Wednesday, 13 July 2011
Cuffa's Meadow
Mesolithic public transport in Cowley was frankly inadequate. The initial novelty of canoeing soon wore off when it became apparent that you could only go where the Thames went. Day trips to Abingdon remained popular, but Wheatley was out of the question. The inhabitants of Cowley would have to wait patiently for the Neolithic era in another 4,000 years for the wheel to be invented. Today, by contrast, you rarely have to wait more than five minutes for a bus.
Cowley kept very quiet during the Roman occupation. True, the Romans built the imaginatively-named "Roman Way" from Dorchester to Bicester, but the inhabitants of Cowley largely stayed indoors. This may be because of the noise of construction traffic or because they were worried about the adverse effect the increased traffic would have on the value of their property.

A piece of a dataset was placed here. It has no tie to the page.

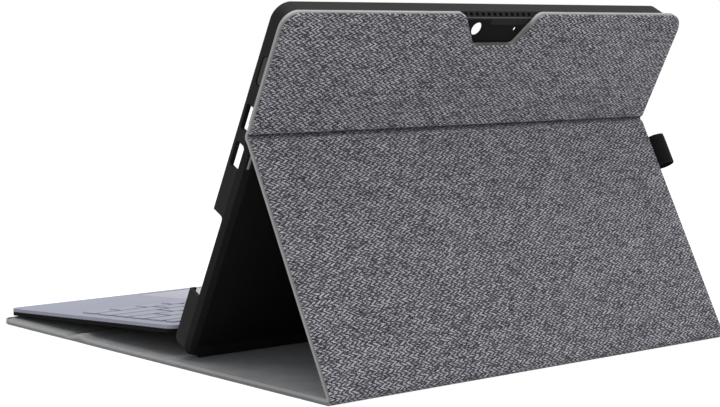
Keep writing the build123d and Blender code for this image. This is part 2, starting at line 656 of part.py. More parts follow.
def make_keyboard():
    rear = -HINGE_REACH
    front = -FRONT_REACH
    half = KEYBOARD_W / 2
    r = KEYBOARD_CORNER_R
    outline = rect(-half, half, front, rear, r, r)
    inner = rect(
        -half + TUB_WALL, half - TUB_WALL, front + TUB_WALL, rear - TUB_WALL, r - TUB_WALL, r - TUB_WALL
    )
    split = deck_low + TUB_T
    tub = slab(deck_frame, outline, deck_low, split)
    tub = tub - slab(deck_frame, inner, deck_low + TUB_FLOOR, split)
    tongue = rect(-DOCK_W / 2, DOCK_W / 2, rear, -HINGE_ROD_R - BEND_GAP)
    parts["keyboard_base"] = tub + slab(deck_frame, tongue, deck_low, -deck_low)

    cells = key_cells()
    holes = []
    for row in cells.values():
        for x, y, width, depth in row:
            holes.append(
                Pos(x, y)
                * RectangleRounded(width + 2 * KEY_GAP, depth + 2 * KEY_GAP, KEY_R + KEY_GAP)
            )
    pad_y = front + PAD_FROM_FRONT + PAD_L / 2
    holes.append(Pos(0, pad_y) * RectangleRounded(PAD_W + 2 * PAD_GAP, PAD_L + 2 * PAD_GAP, 3.0))
    parts["keyboard_deck"] = slab(deck_frame, outline - holes, split, deck_top)

    cap_low = deck_top + KEY_PROUD - KEY_T
    place = deck_frame.offset(cap_low).location
    made = {}
    for name, row in cells.items():
        caps = []
        for x, y, width, depth in row:
            size = (round(width, 3), round(depth, 3))
            if size not in made:
                made[size] = key_cap(width, depth)
            caps.append(place * Pos(x, y, 0) * made[size])
        if name == "bottom":
            space = max(range(len(row)), key=lambda i: row[i][2])
            parts["space_bar"] = caps.pop(space)
        parts["key_row_" + name] = group(caps)

    pad_top = deck_top - PAD_SUNK
    pad = Pos(0, pad_y) * RectangleRounded(PAD_W, PAD_L, 3.0 - PAD_GAP)
    parts["touchpad"] = slab(deck_frame, pad, pad_top - PAD_T, pad_top)

    # Steel back plate and switch sheet under the keys, and the circuit board beside the pad
    fit = MAGNET_FIT
    keys_rear = rear - TUB_WALL - fit
    keys_front = cells["bottom"][0][1] - KEY_DEPTH_UNIT / 2
    wide = half - TUB_WALL - fit
    under = deck_low + TUB_FLOOR
    keys_area = rect(-wide, wide, keys_front, keys_rear, 0, r - TUB_WALL)
    parts["keyboard_back_plate"] = slab(deck_frame, keys_area, under, under + PLATE_T)
    parts["switch_sheet"] = slab(deck_frame, keys_area, under + PLATE_T, under + PLATE_T + SHEET_T)
    board = rect(PAD_W / 2 + 3 * TUB_WALL, wide - 3 * TUB_WALL, front + 3 * TUB_WALL, keys_front - TUB_WALL)
    parts["circuit_board"] = slab(deck_frame, board, under, under + BOARD_PCB_T)
    switch = rect(-PAD_W / 2, PAD_W / 2, pad_y - PAD_L / 2, pad_y + PAD_L / 2)
    parts["touchpad_switch_plate"] = slab(deck_frame, switch, under, under + PLATE_T)


make_cover()
make_foot_strips()
make_flap_magnets()
make_pen_loop()
make_upper_panel()
make_tray()
make_buttons()
make_dock()
make_keyboard()

os.makedirs("parts", exist_ok=True)
for node, solid in parts.items():
    export_step(solid, os.path.join("parts", node + ".step"))

print(f"Keyboard hinge turns {LEVEL_RATIO:.5f} per unit of stand fold, up to {UPRIGHT:.1f} degrees")
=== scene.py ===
import json
import math
from collections import namedtuple

import bmesh
import bpy
from mathutils import Matrix, Vector
from mathutils.geometry import tessellate_polygon


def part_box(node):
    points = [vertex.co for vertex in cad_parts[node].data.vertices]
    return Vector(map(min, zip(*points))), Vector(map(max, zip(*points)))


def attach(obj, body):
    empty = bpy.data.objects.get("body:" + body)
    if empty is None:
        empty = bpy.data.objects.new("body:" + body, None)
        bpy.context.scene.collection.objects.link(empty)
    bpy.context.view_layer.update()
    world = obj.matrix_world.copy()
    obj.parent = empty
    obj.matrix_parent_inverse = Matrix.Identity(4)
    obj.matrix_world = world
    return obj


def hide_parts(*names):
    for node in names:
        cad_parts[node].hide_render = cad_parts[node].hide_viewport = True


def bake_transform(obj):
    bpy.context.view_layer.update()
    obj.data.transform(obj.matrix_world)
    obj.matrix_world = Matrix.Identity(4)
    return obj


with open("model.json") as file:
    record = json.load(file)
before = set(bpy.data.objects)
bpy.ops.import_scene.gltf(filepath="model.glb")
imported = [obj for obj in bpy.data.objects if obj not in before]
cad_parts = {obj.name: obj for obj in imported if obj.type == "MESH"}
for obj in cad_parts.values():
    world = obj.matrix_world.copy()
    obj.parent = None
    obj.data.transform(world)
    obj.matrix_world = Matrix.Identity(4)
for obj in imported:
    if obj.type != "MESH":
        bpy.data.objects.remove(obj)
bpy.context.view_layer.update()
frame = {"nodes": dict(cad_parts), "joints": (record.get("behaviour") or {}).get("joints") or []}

bl_info = {
    "name": "Tablet keyboard case",
    "version": (1, 0, 0),
    "blender": (4, 5, 0),
    "location": "3D View > Sidebar > Keyboard case",
    "description": "Cloth, linings, tray, pen loop and keyboard of a folding tablet case",
    "category": "Object",
}

JOINTS = {j["name"]: j for j in frame["joints"]}
NODES = frame["nodes"]

# ---------------------------------------------------------------- places taken from the frame
HINGE = Vector(JOINTS["stand_fold"]["pos_m"])       # rear hinge line
CREASE = Vector(JOINTS["tray_crease"]["pos_m"])     # crease line
SPINE_LINE = Vector(JOINTS["spine_bend"]["pos_m"])
FLAP_LINE = Vector(JOINTS["flap_bend"]["pos_m"])
PANEL_T = HINGE.z                                   # the cover's thickness
STAND_L = (CREASE - HINGE).length
LEAN = math.atan2(CREASE.z - HINGE.z, HINGE.y - CREASE.y)
DECK_HINGE = Vector(JOINTS["keyboard_level"]["pos_m"])
PRESS = Vector(JOINTS["keys_home_press"]["axis"])
COVER_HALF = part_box("stand_fabric")[1].x
FLAP_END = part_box("closure_flap_fabric")[0].y
FRONT_BOARD_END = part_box("front_cover_board")[0].y
FLAP_BOARD_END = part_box("closure_flap_board")[1].y
UPPER_LOW = (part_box("upper_board")[0].z - PANEL_T) / math.sin(LEAN)
MID_FRONT = (FRONT_BOARD_END + SPINE_LINE.y) / 2    # where the flap's cloth meets the next one
LINING_HALF = COVER_HALF - 0.00075

# ---------------------------------------------------------------- sizes shared by pieces, in metres
WALL = 0.0007             # cloth turned in at a panel's edge
SPINE_REACH = 0.0021      # the same at the spine's line
CREASE_REACH = 0.0045     # cloth that turns round the crease, to each side
CLOTH_LAP = 0.006         # how far the stand's cloth runs on over the upper board
SEAM = 0.44               # where the seam runs in a panel's edge, as a share from its inner face
SEAM_W = 0.0004           # width of that seam
DEEPEST = 0.0022          # the depth at which the cloth counts as fully pressed, where its painted crease shade is darkest
# The wave in the lined side where the flap bends: place, reach and height of each part
BEND_WAVE = ((-0.1186, 0.0042, -0.0009), (-0.1060, 0.0048, 0.0018))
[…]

It was the Anglo-Saxons who gave Cowley its name, which can mean either 'Cow-Meadow' or 'Cuffa's Meadow'. Cuffa also crops up in "Cuffa's Wood" so it's reasonable to assume that Cuffa was a local and therefore Cowley's first named inhabitant. (Not that the others didn't have names, you understand, that would have been highly impractical.) The word cuffa comes from the Old French coife, meaning 'hat', so it's reasonable also to assume that our Cuffa either had a conspicuous hat or possibly even owned a hat-making concern in Cowley. Either way, it paints a vivid picture of a sophisticated, colourful and fashion-conscious society living in Cowley twelve hundred years ago.